Last week Seth turned one!
Watching him grow from there to now has been the most amazing, most incredible year ever. I swear it is just the weirdest, most wonderful thing.
It's also been a bit challenging at times. I've struggled this past year to fit everything in to my new life. And here's the thing I finally figured out, I can't fit it ALL in. I don't know why, but for months after my initial maternity-leave break, I tried to accomplish as much work post-baby as I did pre-baby. Which would probably have been totally doable if I was sending Seth to daycare 5 days a week but I wasn't. At the most, I would take him to my mama's house twice a week. The rest of the week I would stress and struggle and sleep-deprive myself in to keeping up with my work.

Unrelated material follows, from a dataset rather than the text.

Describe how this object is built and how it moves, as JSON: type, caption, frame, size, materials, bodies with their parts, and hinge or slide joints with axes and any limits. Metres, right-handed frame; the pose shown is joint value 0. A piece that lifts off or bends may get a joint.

I know I have lots of childcare options, but the thing is, I don't want to be away from him right now any more than two days a week. I feel guilty about that sometimes. Like I'm supposed to be working more. Like working less will push me even further down into the realm of no-one-takes-me-seriously-get-a-real-job. For instance, over Christmas a relative told me, "You don't have a job, you just have a hobby that makes money." I wanted to punch this person in the throat, but I fake-smiled politely instead. Because to me, I do have a job. Even if you don't want to call it a "job" I can assure you that I do in fact, work. Ultimately though, I've decided that right now, work is going to have to take the backseat. I want to spend as much time with Seth as I can while he is so little. And I am in the very fortunate situation that Robert and I are financially able for me to do just that.
Hear ye, hear ye.
1. I am an artist. I paint pictures. People pay me for those pictures. You can call it a job or a hobby or a joke or whatever you want. I am 30 years old. I do not care what you think.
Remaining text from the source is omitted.